Thomas Penmarsh (Spitzname Rumpy), ein Junge von elf Jahren, ist ein unansehnliches Kind und im Umgang mit Menschen hilflos. Zu seinem Glück steht dem sozial Gehemmten sein Cousin Esmond zur Seite, der das genaue Gegenteil von ihm ist: charmant, gut aussehend, eloquent. Die beiden wachsen gemeinsam in Finisterre auf, nachdem zuerst Esmonds kleine Schwester und wenig später auch seine Mutter versterben. Finisterre – das Ende des Landes – ist der Name des Gutes in Nord-Cornwall, in dem die Penmarshs in der Nähe der Küste residieren. Rumpys verwitwete Mutter hat einen Narren an Esmond gefressen und nimmt ihn quasi als zweiten Sohn an, doch das ist kein Grund für Thomas, eifersüchtig zu werden, denn auch er verehrt Esmond und sieht in ihm einen großen Bruder, für den er alles tun würde. Das neue Familienmitglied, das aus ärmlichen Verhältnissen stammt, profitiert wiederum von der besseren finanziellen Situation der Penmarshs.

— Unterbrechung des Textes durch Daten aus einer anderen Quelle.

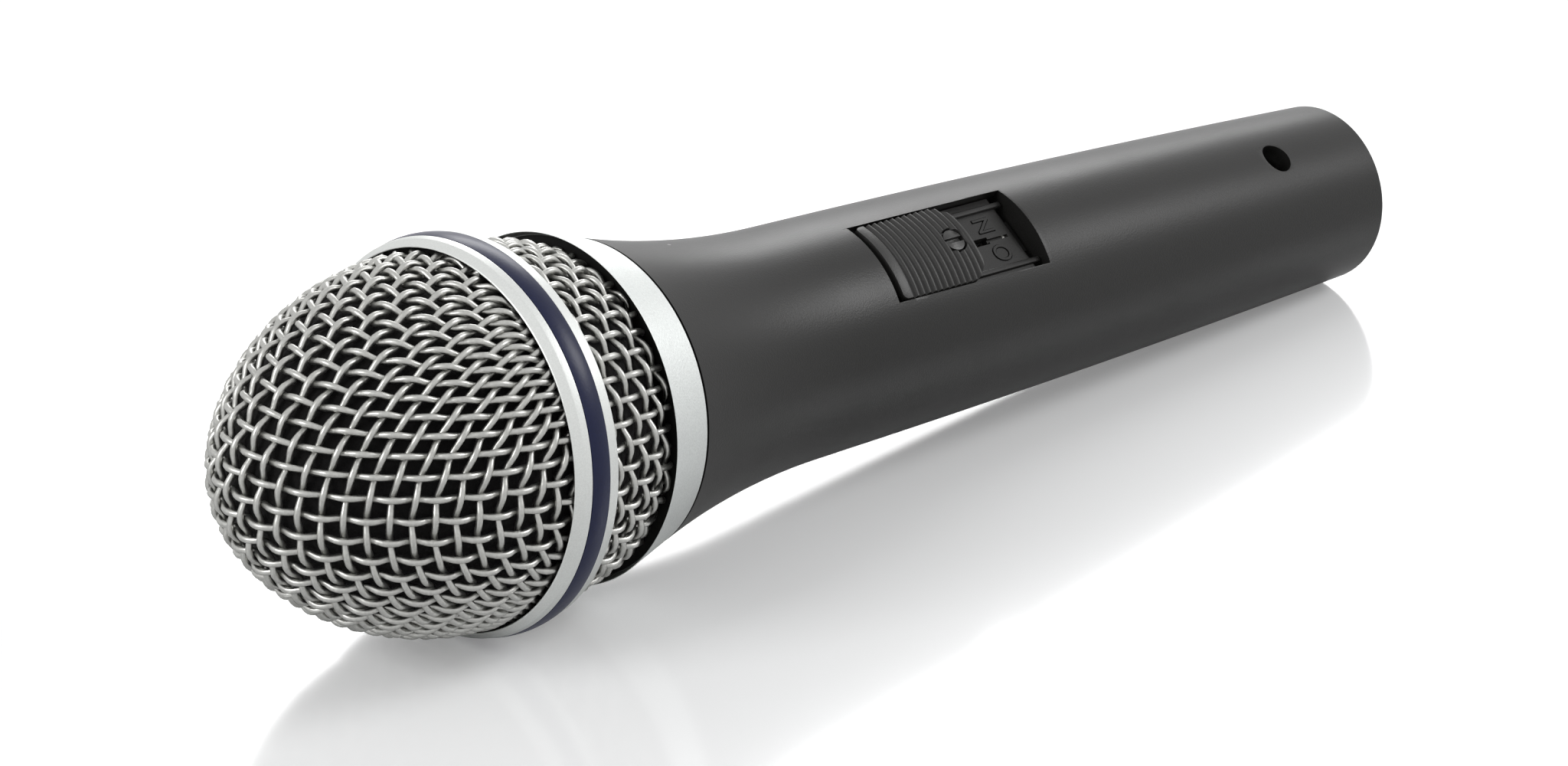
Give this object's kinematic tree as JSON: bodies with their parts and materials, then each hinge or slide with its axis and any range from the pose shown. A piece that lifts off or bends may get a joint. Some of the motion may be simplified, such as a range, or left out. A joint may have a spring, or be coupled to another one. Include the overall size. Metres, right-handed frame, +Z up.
{
  "type": "dynamic microphone",
  "caption": "Hand-held dynamic microphone with a woven wire grille that unscrews, a sliding on-off switch and a three-contact cable socket in its tail.",
  "frame": {"origin": "on the ground below the middle of the microphone as it lies on its side", "axes": "+X from the nose of the grille to the tail along the ground, -Y the side that the switch leans to, +Z up"},
  "size_m": [0.1998, 0.051, 0.0511],
  "materials": {
    "grille_wire": "satin nickel-plated wire",
    "satin_silver": "satin silver",
    "band_blue": "satin navy blue",
    "black_foam": "open-cell foam",
    "handle_black": "soft satin black enamel",
    "plain_alloy": "machined",
    "dark_plastic": "moulded",
    "clear_film": "thin polyester film",
    "copper": "enamelled copper wire",
    "soft_iron": "zinc-plated steel",
    "magnet_nickel": "nickel-plated magnet",
    "grey_felt": "felt",
    "board_brown": "laminate",
    "contact_gold": "plated contact",
    "black_rubber": "moulded rubber",
    "zinc_screw": "zinc-plated",
    "slider_grey": "ribbed, dark grey",
    "black_screw": "blackened",
    "white_plastic": "moulded",
    "lead_red": "insulated lead",
    "lead_yellow": "insulated lead"
  },
  "bodies": {
    "handle_body": {"capsule_housing": "dark_plastic", "capsule_lead_cold": "lead_yellow", "capsule_lead_hot": "lead_red", "capsule_lugs": "contact_gold", "circlip": "soft_iron", "connector_insert": "dark_plastic", "contact_pin_1": "contact_gold", "contact_pin_2": "contact_gold", "contact_pin_3": "contact_gold", "diaphragm": "clear_film", "frame_screws": "zinc_screw", "ground_tab": "contact_gold", "handle": "handle_black", "magnet": "magnet_nickel", "output_lead_cold": "lead_yellow", "output_lead_hot": "lead_red", "pole_plate": "soft_iron", "rear_chamber": "dark_plastic", "rear_felt": "grey_felt", "resonator_cap": "dark_plastic", "shock_mount": "black_rubber", "switch_body": "board_brown", "switch_frame": "soft_iron", "switch_terminals": "contact_gold", "switch_tray": "dark_plastic", "terminal_board": "board_brown", "thread_sleeve": "plain_alloy", "voice_coil": "copper", "yoke_cup": "soft_iron"},
    "grille_head": {"front_grille": "grille_wire", "rear_grille": "grille_wire", "grille_ring": "satin_silver", "colour_band": "band_blue", "collar": "satin_silver", "front_foam": "black_foam", "rear_foam": "black_foam"},
    "slider": {"switch_slider": "slider_grey", "switch_lever": "white_plastic", "bridge_contacts": "contact_gold"},
    "lock_screw": {"lock_screw": "black_screw"},
    "set_screw": {"set_screw": "zinc_screw"}
  },
  "joints": [
    {"name": "head_unscrew", "type": "hinge", "parent": "handle_body", "child": "grille_head", "pos_m": [-0.0447, 0, 0.02396], "axis": [-0.9967, 0, 0.0808], "range_deg": [0, 1080]},
    {"name": "switch_slide", "type": "slide", "parent": "handle_body", "child": "slider", "axis": [0.9967, 0, -0.0808], "range_m": [0, 0.0105]},
    {"name": "lock_screw_turn", "type": "hinge", "parent": "slider", "child": "lock_screw", "pos_m": [0.01481, -0.00888, 0.03163], "axis": [0.0658, -0.5807, 0.8115], "range_deg": [-135, 360]},
    {"name": "set_screw_turn", "type": "hinge", "parent": "handle_body", "child": "set_screw", "pos_m": [0.08063, -0.00569, 0.0218], "axis": [0.0658, -0.5807, 0.8115], "range_deg": [-1080, 0]}
  ]
}
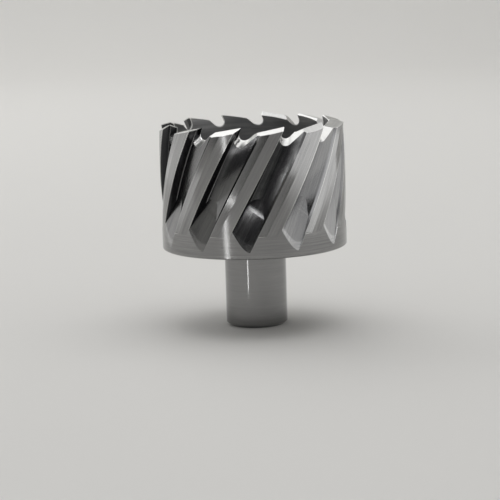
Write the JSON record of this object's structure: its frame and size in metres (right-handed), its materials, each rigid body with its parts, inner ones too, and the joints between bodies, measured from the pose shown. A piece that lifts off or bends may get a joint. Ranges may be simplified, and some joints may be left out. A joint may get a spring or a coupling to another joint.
{
  "type": "annular cutter",
  "caption": "Hollow core drill with steep right-hand flutes, gullets between ground teeth, a plain band at the shoulder and a round shank with holding flats.",
  "frame": {"origin": "centre of the shank's end face", "axes": "+Z along the tool's axis from the shank towards the teeth; -Y is the side seen in the picture, and the two shank flats face the other side"},
  "size_m": [0.0572, 0.0572, 0.0638],
  "materials": {
    "tool_steel": "ground high speed steel, bright grinding marks in the flutes and on the teeth, turned and polished shank"
  },
  "bodies": {
    "root": {"cutter_body": "tool_steel"}
  },
  "joints": []
}
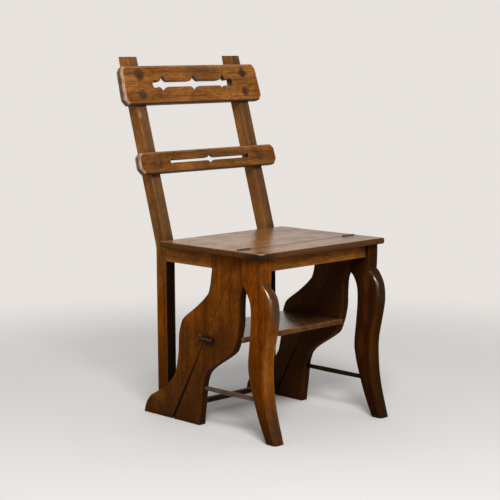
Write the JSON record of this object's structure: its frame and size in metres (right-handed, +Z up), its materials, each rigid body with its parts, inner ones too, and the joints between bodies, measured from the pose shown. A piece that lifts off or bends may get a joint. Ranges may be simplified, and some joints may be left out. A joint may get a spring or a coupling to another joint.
{
  "type": "library step chair",
  "caption": "Oak side chair whose rear half turns forward on hinges at the seat and becomes a short flight of library steps, held shut by a hook and eye.",
  "frame": {"origin": "centre of the footprint box on the floor, midway between the front feet's toes and the rear of the back", "axes": "+Z up, the front of the chair towards -Y, +X to the right seen from the front"},
  "size_m": [0.4526, 0.542, 0.863],
  "materials": {
    "oak_frame": "waxed golden brown oak",
    "oak_seat": "polished worn oak",
    "oak_back": "waxed golden brown oak",
    "oak_dark": "dark stained oak",
    "iron": "dark worn iron"
  },
  "bodies": {
    "front_frame": {"front_leg_left": "oak_frame", "front_leg_right": "oak_frame", "front_rail": "oak_frame", "hinge_leaf_front_left": "iron", "hinge_leaf_front_right": "iron", "hinge_pin_left": "iron", "hinge_pin_right": "iron", "hinge_screw_front_left_inner": "iron", "hinge_screw_front_left_outer": "iron", "hinge_screw_front_right_inner": "iron", "hinge_screw_front_right_outer": "iron", "latch_eye_front": "iron", "panel_front_left": "oak_frame", "panel_front_right": "oak_frame", "seat_board_front": "oak_seat", "stretcher_left": "oak_dark", "stretcher_right": "oak_dark", "tread_front": "oak_seat"},
    "rear_frame": {"back_rail": "oak_back", "back_rail_plug_left": "oak_dark", "back_rail_plug_right": "oak_dark", "crest_plug_lower_left": "oak_dark", "crest_plug_lower_right": "oak_dark", "crest_plug_upper_left": "oak_dark", "crest_plug_upper_right": "oak_dark", "crest_rail": "oak_back", "hinge_leaf_rear_left": "iron", "hinge_leaf_rear_right": "iron", "hinge_screw_rear_left_inner": "iron", "hinge_screw_rear_left_outer": "iron", "hinge_screw_rear_right_inner": "iron", "hinge_screw_rear_right_outer": "iron", "latch_eye_rear": "iron", "low_rail": "oak_dark", "panel_rear_left": "oak_frame", "panel_rear_right": "oak_frame", "rear_post_left": "oak_frame", "rear_post_right": "oak_frame", "rear_rail": "oak_frame", "seat_board_rear": "oak_seat", "side_rail_left": "oak_frame", "side_rail_right": "oak_frame", "tread_rear": "oak_seat"},
    "latch_hook": {"latch_hook": "iron"}
  },
  "joints": [
    {"name": "rear_fold", "type": "hinge", "parent": "front_frame", "child": "rear_frame", "pos_m": [0, -0.15302, 0.4315], "axis": [1, 0, 0], "range_deg": [0, 180]},
    {"name": "hook_lift", "type": "hinge", "parent": "rear_frame", "child": "latch_hook", "pos_m": [-0.1945, -0.02323, 0.217], "axis": [-1, 0, 0], "range_deg": [0, 110]}
  ]
}
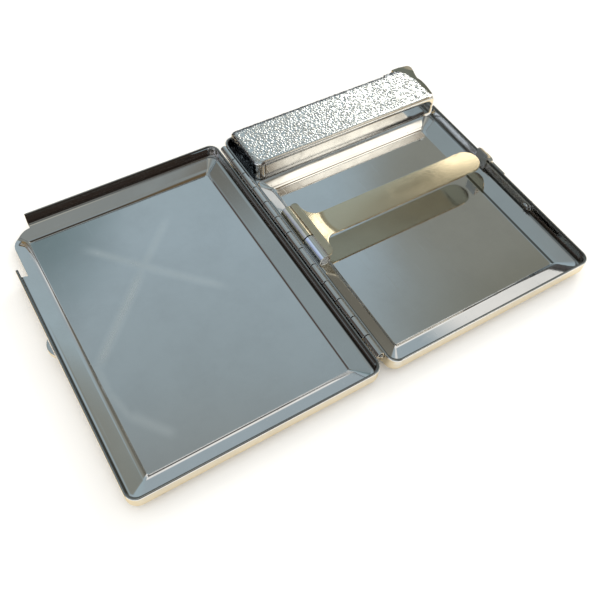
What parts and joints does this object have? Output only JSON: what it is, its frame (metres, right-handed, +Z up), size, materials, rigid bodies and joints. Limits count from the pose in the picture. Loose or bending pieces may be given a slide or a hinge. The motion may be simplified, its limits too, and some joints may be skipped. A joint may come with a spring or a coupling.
{
  "type": "cigarette case with built-in lighter",
  "caption": "Hinged pressed-metal cigarette case lying open, with a sprung retainer arm, a push-button clasp and a petrol lighter in an embossed sleeve along one end.",
  "frame": {"origin": "middle of the underside of the base's flat panel, on the table the open case lies on", "axes": "+X across the open case from the lid to the base, +Y along the hinge towards the lighter, +Z up from the table"},
  "size_m": [0.1634, 0.1046, 0.0114],
  "materials": {
    "chrome": "polished chromium plate with fine scratches and smudges",
    "satin_gilt": "satin, warm tone",
    "embossed_chrome": "fine pebbled embossing, plated",
    "spring_steel": "drawn steel",
    "brass": "dull brass",
    "cotton": "cotton",
    "flint": "sintered grey",
    "tool_steel": "cut and hardened"
  },
  "bodies": {
    "base": {"base_shell": "chrome", "base_hinge_leaf": "chrome", "hinge_pin": "spring_steel", "retainer_bracket": "satin_gilt", "retainer_pin": "spring_steel", "retainer_spring": "spring_steel", "clasp_rivet": "chrome", "clasp_plate": "chrome", "lighter_sleeve": "embossed_chrome", "sleeve_rivet_1": "chrome", "sleeve_rivet_2": "chrome", "lighter_frame": "brass", "fuel_tank": "brass", "wadding_front": "cotton", "wadding_back": "cotton", "wick_tube": "brass", "wick": "cotton", "flint_tube": "brass", "flint_spring": "spring_steel", "flint": "flint", "lever_pin": "spring_steel", "lever_spring": "spring_steel"},
    "lid": {"lid_shell": "chrome", "lid_hinge_leaf": "chrome", "lid_catch": "chrome"},
    "retainer": {"retainer_arm": "satin_gilt"},
    "clasp": {"clasp_spring": "spring_steel", "clasp_button": "chrome", "clasp_hook": "spring_steel"},
    "lever": {"snuffer_lever": "chrome"},
    "wheel": {"striker_wheel": "tool_steel"},
    "filler": {"filler_screw": "brass"},
    "flint_plug": {"flint_screw": "brass"}
  },
  "joints": [
    {"name": "lid_hinge", "type": "hinge", "parent": "base", "child": "lid", "pos_m": [-0.04045, 0, 0.00765], "axis": [0, 1, 0], "range_deg": [0, 180]},
    {"name": "arm_hinge", "type": "hinge", "parent": "base", "child": "retainer", "pos_m": [-0.03575, 0.00104, 0.0072], "axis": [0, 1, 0], "range_deg": [-100, 4], "stiffness_Nm_per_rad": 0.02},
    {"name": "clasp_push", "type": "hinge", "parent": "base", "child": "clasp", "pos_m": [0.03775, -0.02296, 0.0056], "axis": [0, 0, 1], "range_deg": [0, 2.8], "stiffness_Nm_per_rad": 1.2},
    {"name": "lever_pivot", "type": "hinge", "parent": "base", "child": "lever", "pos_m": [0.03205, 0.0415, 0.0076], "axis": [0, 0, 1], "range_deg": [0, 20], "stiffness_Nm_per_rad": 0.08},
    {"name": "wheel_pivot", "type": "hinge", "parent": "base", "child": "wheel", "pos_m": [0.03205, 0.0415, 0.0076], "axis": [0, 0, 1], "range_deg": [-1, 22]},
    {"name": "filler_turn", "type": "hinge", "parent": "base", "child": "filler", "pos_m": [-0.02845, 0.0464, 0.0076], "axis": [1, 0, 0], "continuous": true},
    {"name": "flint_screw_turn", "type": "hinge", "parent": "base", "child": "flint_plug", "pos_m": [-0.02845, 0.0415, 0.0076], "axis": [1, 0, 0], "continuous": true}
  ],
  "couplings": [
    {"joint": "wheel_pivot", "follows": "lever_pivot", "ratio": 1}
  ]
}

Die beiden Jungen gehen gemeinsam durch Dick und Dünn, doch als junger Erwachsener will der lebenshungrige und ehrgeizige Esmond der provinziellen Langeweile und Perspektivenlosigkeit entfliehen und zieht nach London, wo er dubiose Geschäftsideen verfolgt. Der Kontakt zu Finisterre bleibt dennoch aufrecht, und Esmonds Machenschaften in der fernen Großstadt zeitigen letztlich auch hier Auswirkungen.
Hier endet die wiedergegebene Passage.